WHAT IS ASKED
Reproduce all of the data exactly, with no line skipped.

-- INFORMATION PROVIDED start --

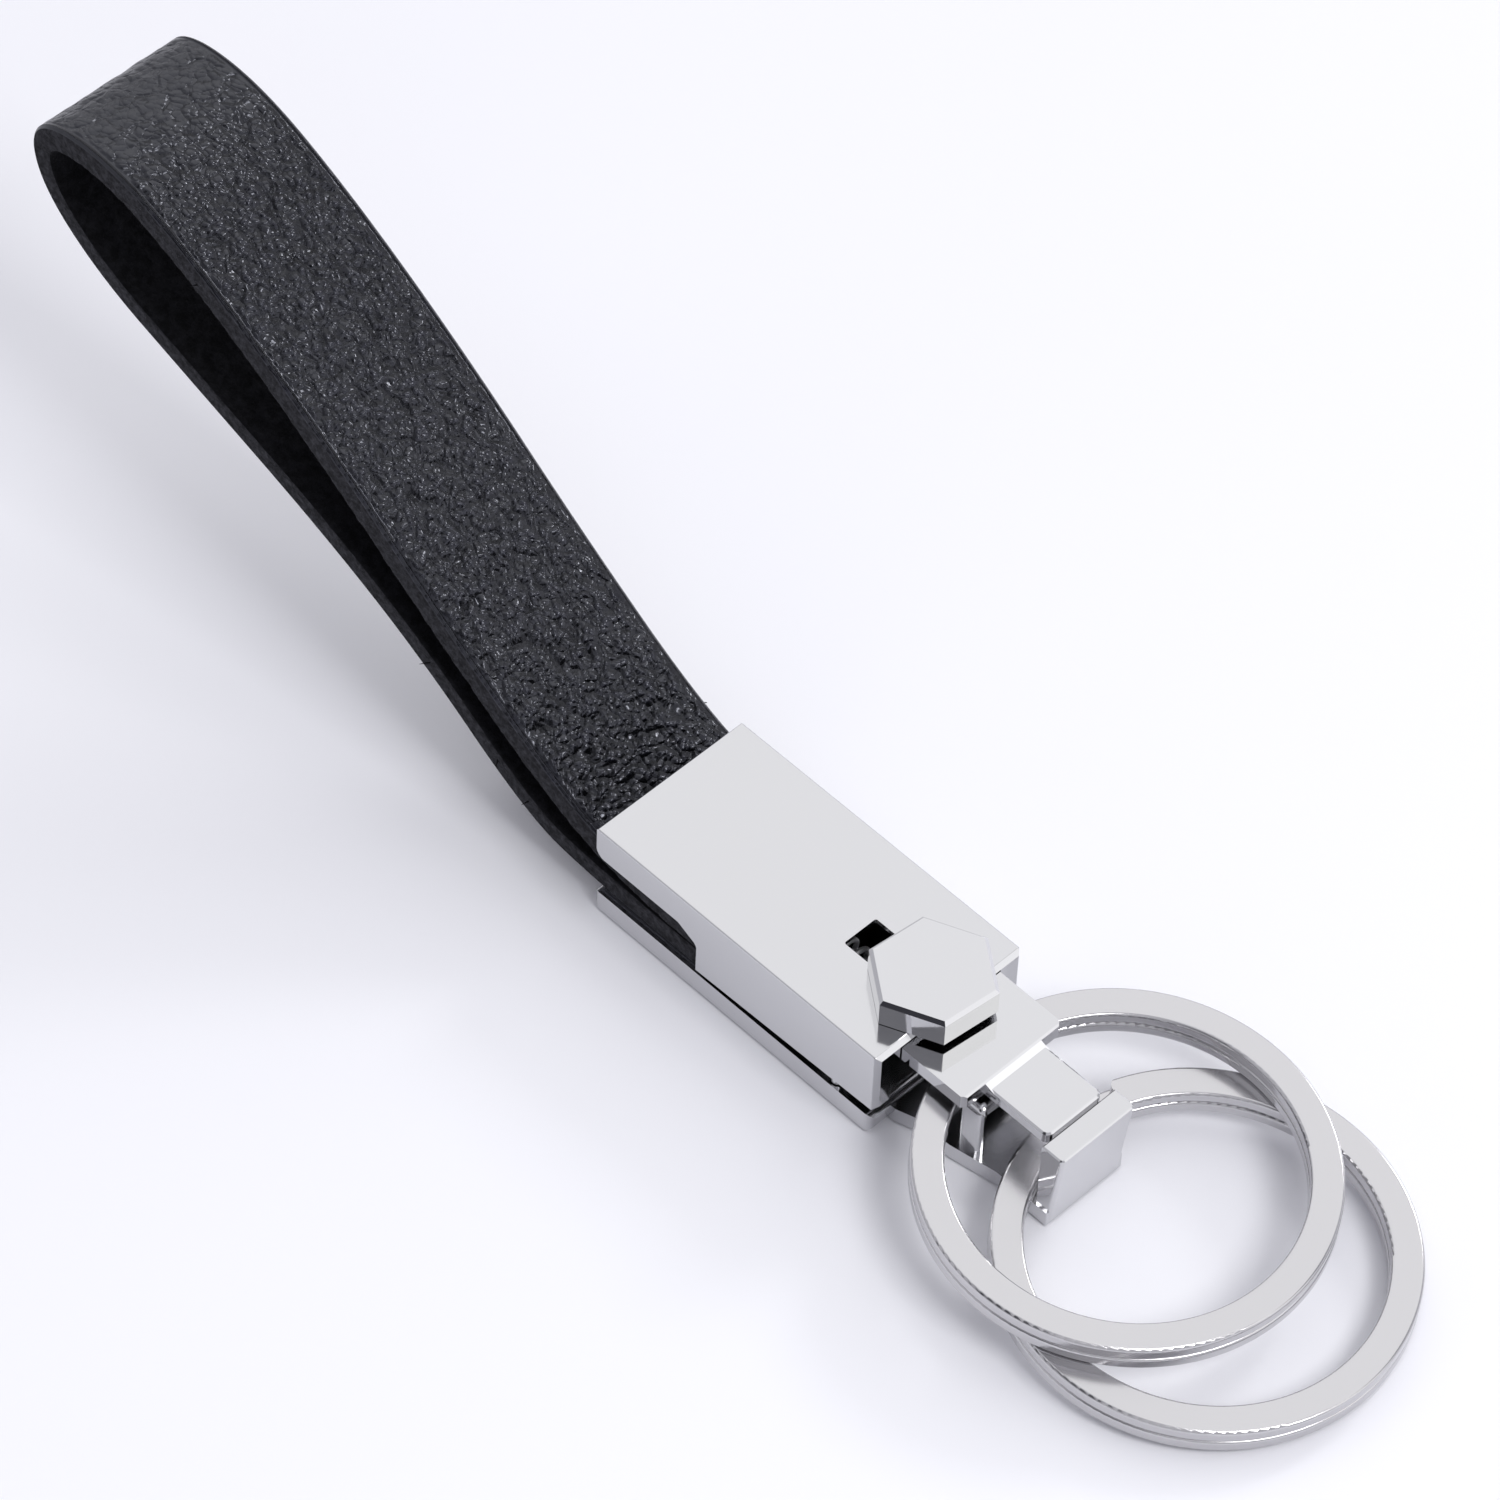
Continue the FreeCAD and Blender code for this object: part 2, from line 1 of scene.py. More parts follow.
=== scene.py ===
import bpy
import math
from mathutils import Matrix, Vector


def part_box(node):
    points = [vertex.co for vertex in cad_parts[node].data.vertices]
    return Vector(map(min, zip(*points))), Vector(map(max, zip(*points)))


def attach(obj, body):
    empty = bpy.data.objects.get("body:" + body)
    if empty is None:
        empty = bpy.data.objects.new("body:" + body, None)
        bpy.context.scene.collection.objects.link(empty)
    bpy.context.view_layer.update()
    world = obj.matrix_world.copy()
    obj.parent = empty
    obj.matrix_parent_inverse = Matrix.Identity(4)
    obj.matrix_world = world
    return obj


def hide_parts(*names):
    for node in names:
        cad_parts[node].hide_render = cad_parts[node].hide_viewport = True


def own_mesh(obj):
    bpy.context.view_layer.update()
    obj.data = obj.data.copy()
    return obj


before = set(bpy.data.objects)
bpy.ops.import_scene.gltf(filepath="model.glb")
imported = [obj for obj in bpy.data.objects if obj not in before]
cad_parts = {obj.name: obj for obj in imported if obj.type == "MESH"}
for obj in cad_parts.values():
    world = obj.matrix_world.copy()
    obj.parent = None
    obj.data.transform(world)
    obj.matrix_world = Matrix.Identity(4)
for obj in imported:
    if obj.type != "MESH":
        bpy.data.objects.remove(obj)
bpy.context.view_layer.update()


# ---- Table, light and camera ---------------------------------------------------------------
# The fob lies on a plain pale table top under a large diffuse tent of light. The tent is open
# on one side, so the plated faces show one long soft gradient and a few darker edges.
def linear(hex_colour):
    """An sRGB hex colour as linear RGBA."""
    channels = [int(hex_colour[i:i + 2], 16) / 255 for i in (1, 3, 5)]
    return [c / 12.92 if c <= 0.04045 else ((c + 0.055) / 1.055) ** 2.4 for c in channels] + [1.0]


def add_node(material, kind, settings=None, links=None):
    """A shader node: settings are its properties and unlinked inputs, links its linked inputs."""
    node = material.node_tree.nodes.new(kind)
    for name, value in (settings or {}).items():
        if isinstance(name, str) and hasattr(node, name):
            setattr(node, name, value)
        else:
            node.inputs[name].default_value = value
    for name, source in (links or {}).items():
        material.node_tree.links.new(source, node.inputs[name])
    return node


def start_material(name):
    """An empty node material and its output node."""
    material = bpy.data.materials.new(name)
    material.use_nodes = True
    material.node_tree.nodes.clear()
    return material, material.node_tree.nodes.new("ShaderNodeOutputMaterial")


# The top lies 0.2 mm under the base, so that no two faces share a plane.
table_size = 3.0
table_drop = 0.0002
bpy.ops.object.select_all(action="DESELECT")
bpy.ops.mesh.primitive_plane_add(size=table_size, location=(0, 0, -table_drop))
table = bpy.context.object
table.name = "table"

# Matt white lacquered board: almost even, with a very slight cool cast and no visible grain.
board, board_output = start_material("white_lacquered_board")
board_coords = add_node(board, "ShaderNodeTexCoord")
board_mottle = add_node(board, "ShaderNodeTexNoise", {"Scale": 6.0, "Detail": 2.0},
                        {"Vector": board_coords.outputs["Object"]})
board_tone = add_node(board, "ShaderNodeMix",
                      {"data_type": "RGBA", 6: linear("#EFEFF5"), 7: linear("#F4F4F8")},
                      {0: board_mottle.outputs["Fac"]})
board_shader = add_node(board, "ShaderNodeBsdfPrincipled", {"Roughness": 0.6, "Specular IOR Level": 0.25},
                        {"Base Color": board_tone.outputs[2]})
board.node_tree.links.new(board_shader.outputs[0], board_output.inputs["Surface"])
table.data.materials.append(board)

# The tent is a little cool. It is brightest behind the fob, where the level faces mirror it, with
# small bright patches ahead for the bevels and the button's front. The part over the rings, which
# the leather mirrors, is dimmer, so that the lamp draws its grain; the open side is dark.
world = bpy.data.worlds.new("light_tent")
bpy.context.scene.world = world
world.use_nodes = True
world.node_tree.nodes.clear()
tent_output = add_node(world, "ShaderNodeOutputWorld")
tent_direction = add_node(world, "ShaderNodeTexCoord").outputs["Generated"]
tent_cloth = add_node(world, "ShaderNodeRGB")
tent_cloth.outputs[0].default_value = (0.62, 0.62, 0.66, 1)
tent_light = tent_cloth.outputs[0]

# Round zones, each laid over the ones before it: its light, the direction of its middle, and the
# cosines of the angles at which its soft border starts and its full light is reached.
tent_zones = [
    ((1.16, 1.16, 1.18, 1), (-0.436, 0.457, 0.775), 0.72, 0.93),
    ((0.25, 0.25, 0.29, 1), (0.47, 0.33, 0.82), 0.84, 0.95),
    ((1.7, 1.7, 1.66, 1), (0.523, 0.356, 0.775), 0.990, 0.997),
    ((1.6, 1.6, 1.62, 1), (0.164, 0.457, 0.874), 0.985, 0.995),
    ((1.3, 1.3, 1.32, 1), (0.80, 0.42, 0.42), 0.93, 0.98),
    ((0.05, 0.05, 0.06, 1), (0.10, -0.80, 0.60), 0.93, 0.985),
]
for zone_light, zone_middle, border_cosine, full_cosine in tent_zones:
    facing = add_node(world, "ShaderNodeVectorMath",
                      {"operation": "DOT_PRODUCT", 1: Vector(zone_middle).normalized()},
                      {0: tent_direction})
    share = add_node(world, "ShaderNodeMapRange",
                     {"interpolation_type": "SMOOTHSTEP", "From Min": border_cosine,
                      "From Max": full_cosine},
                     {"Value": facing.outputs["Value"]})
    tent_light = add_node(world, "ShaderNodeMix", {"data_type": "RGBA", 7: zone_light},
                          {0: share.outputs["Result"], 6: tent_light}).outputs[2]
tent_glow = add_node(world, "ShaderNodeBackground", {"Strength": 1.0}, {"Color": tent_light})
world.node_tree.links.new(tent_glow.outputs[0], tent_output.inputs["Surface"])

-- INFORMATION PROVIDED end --

TASK OUTPUT
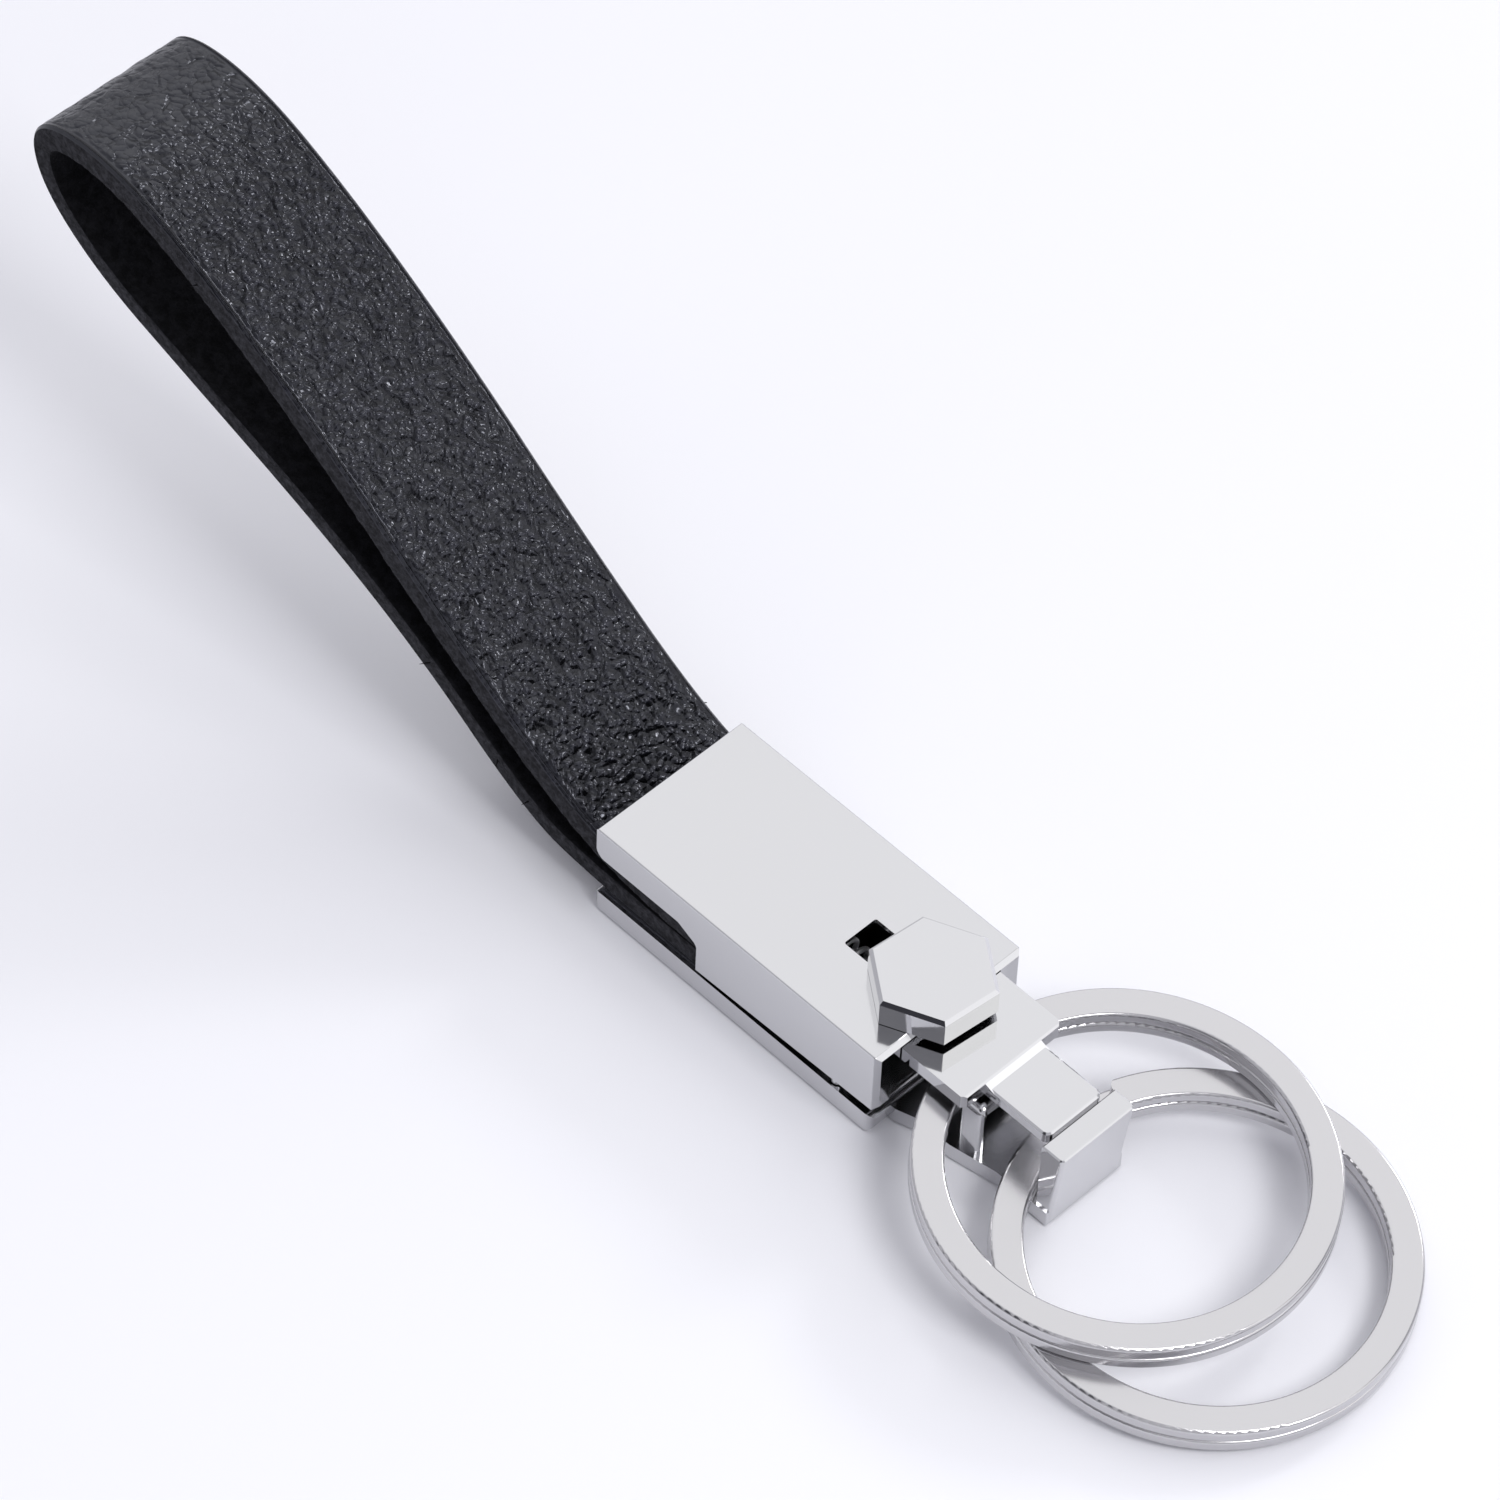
Continue the FreeCAD and Blender code for this object: part 2, from line 1 of scene.py. More parts follow.
=== scene.py ===
import bpy
import math
from mathutils import Matrix, Vector


def part_box(node):
    points = [vertex.co for vertex in cad_parts[node].data.vertices]
    return Vector(map(min, zip(*points))), Vector(map(max, zip(*points)))


def attach(obj, body):
    empty = bpy.data.objects.get("body:" + body)
    if empty is None:
        empty = bpy.data.objects.new("body:" + body, None)
        bpy.context.scene.collection.objects.link(empty)
    bpy.context.view_layer.update()
    world = obj.matrix_world.copy()
    obj.parent = empty
    obj.matrix_parent_inverse = Matrix.Identity(4)
    obj.matrix_world = world
    return obj


def hide_parts(*names):
    for node in names:
        cad_parts[node].hide_render = cad_parts[node].hide_viewport = True


def own_mesh(obj):
    bpy.context.view_layer.update()
    obj.data = obj.data.copy()
    return obj


before = set(bpy.data.objects)
bpy.ops.import_scene.gltf(filepath="model.glb")
imported = [obj for obj in bpy.data.objects if obj not in before]
cad_parts = {obj.name: obj for obj in imported if obj.type == "MESH"}
for obj in cad_parts.values():
    world = obj.matrix_world.copy()
    obj.parent = None
    obj.data.transform(world)
    obj.matrix_world = Matrix.Identity(4)
for obj in imported:
    if obj.type != "MESH":
        bpy.data.objects.remove(obj)
bpy.context.view_layer.update()


# ---- Table, light and camera ---------------------------------------------------------------
# The fob lies on a plain pale table top under a large diffuse tent of light. The tent is open
# on one side, so the plated faces show one long soft gradient and a few darker edges.
def linear(hex_colour):
    """An sRGB hex colour as linear RGBA."""
    channels = [int(hex_colour[i:i + 2], 16) / 255 for i in (1, 3, 5)]
    return [c / 12.92 if c <= 0.04045 else ((c + 0.055) / 1.055) ** 2.4 for c in channels] + [1.0]


def add_node(material, kind, settings=None, links=None):
    """A shader node: settings are its properties and unlinked inputs, links its linked inputs."""
    node = material.node_tree.nodes.new(kind)
    for name, value in (settings or {}).items():
        if isinstance(name, str) and hasattr(node, name):
            setattr(node, name, value)
        else:
            node.inputs[name].default_value = value
    for name, source in (links or {}).items():
        material.node_tree.links.new(source, node.inputs[name])
    return node


def start_material(name):
    """An empty node material and its output node."""
    material = bpy.data.materials.new(name)
    material.use_nodes = True
    material.node_tree.nodes.clear()
    return material, material.node_tree.nodes.new("ShaderNodeOutputMaterial")


# The top lies 0.2 mm under the base, so that no two faces share a plane.
table_size = 3.0
table_drop = 0.0002
bpy.ops.object.select_all(action="DESELECT")
bpy.ops.mesh.primitive_plane_add(size=table_size, location=(0, 0, -table_drop))
table = bpy.context.object
table.name = "table"

# Matt white lacquered board: almost even, with a very slight cool cast and no visible grain.
board, board_output = start_material("white_lacquered_board")
board_coords = add_node(board, "ShaderNodeTexCoord")
board_mottle = add_node(board, "ShaderNodeTexNoise", {"Scale": 6.0, "Detail": 2.0},
                        {"Vector": board_coords.outputs["Object"]})
board_tone = add_node(board, "ShaderNodeMix",
                      {"data_type": "RGBA", 6: linear("#EFEFF5"), 7: linear("#F4F4F8")},
                      {0: board_mottle.outputs["Fac"]})
board_shader = add_node(board, "ShaderNodeBsdfPrincipled", {"Roughness": 0.6, "Specular IOR Level": 0.25},
                        {"Base Color": board_tone.outputs[2]})
board.node_tree.links.new(board_shader.outputs[0], board_output.inputs["Surface"])
table.data.materials.append(board)

# The tent is a little cool. It is brightest behind the fob, where the level faces mirror it, with
# small bright patches ahead for the bevels and the button's front. The part over the rings, which
# the leather mirrors, is dimmer, so that the lamp draws its grain; the open side is dark.
world = bpy.data.worlds.new("light_tent")
bpy.context.scene.world = world
world.use_nodes = True
world.node_tree.nodes.clear()
tent_output = add_node(world, "ShaderNodeOutputWorld")
tent_direction = add_node(world, "ShaderNodeTexCoord").outputs["Generated"]
tent_cloth = add_node(world, "ShaderNodeRGB")
tent_cloth.outputs[0].default_value = (0.62, 0.62, 0.66, 1)
tent_light = tent_cloth.outputs[0]

# Round zones, each laid over the ones before it: its light, the direction of its middle, and the
# cosines of the angles at which its soft border starts and its full light is reached.
tent_zones = [
    ((1.16, 1.16, 1.18, 1), (-0.436, 0.457, 0.775), 0.72, 0.93),
    ((0.25, 0.25, 0.29, 1), (0.47, 0.33, 0.82), 0.84, 0.95),
    ((1.7, 1.7, 1.66, 1), (0.523, 0.356, 0.775), 0.990, 0.997),
    ((1.6, 1.6, 1.62, 1), (0.164, 0.457, 0.874), 0.985, 0.995),
    ((1.3, 1.3, 1.32, 1), (0.80, 0.42, 0.42), 0.93, 0.98),
    ((0.05, 0.05, 0.06, 1), (0.10, -0.80, 0.60), 0.93, 0.985),
]
for zone_light, zone_middle, border_cosine, full_cosine in tent_zones:
    facing = add_node(world, "ShaderNodeVectorMath",
                      {"operation": "DOT_PRODUCT", 1: Vector(zone_middle).normalized()},
                      {0: tent_direction})
    share = add_node(world, "ShaderNodeMapRange",
                     {"interpolation_type": "SMOOTHSTEP", "From Min": border_cosine,
                      "From Max": full_cosine},
                     {"Value": facing.outputs["Value"]})
    tent_light = add_node(world, "ShaderNodeMix", {"data_type": "RGBA", 7: zone_light},
                          {0: share.outputs["Result"], 6: tent_light}).outputs[2]
tent_glow = add_node(world, "ShaderNodeBackground", {"Strength": 1.0}, {"Color": tent_light})
world.node_tree.links.new(tent_glow.outputs[0], tent_output.inputs["Surface"])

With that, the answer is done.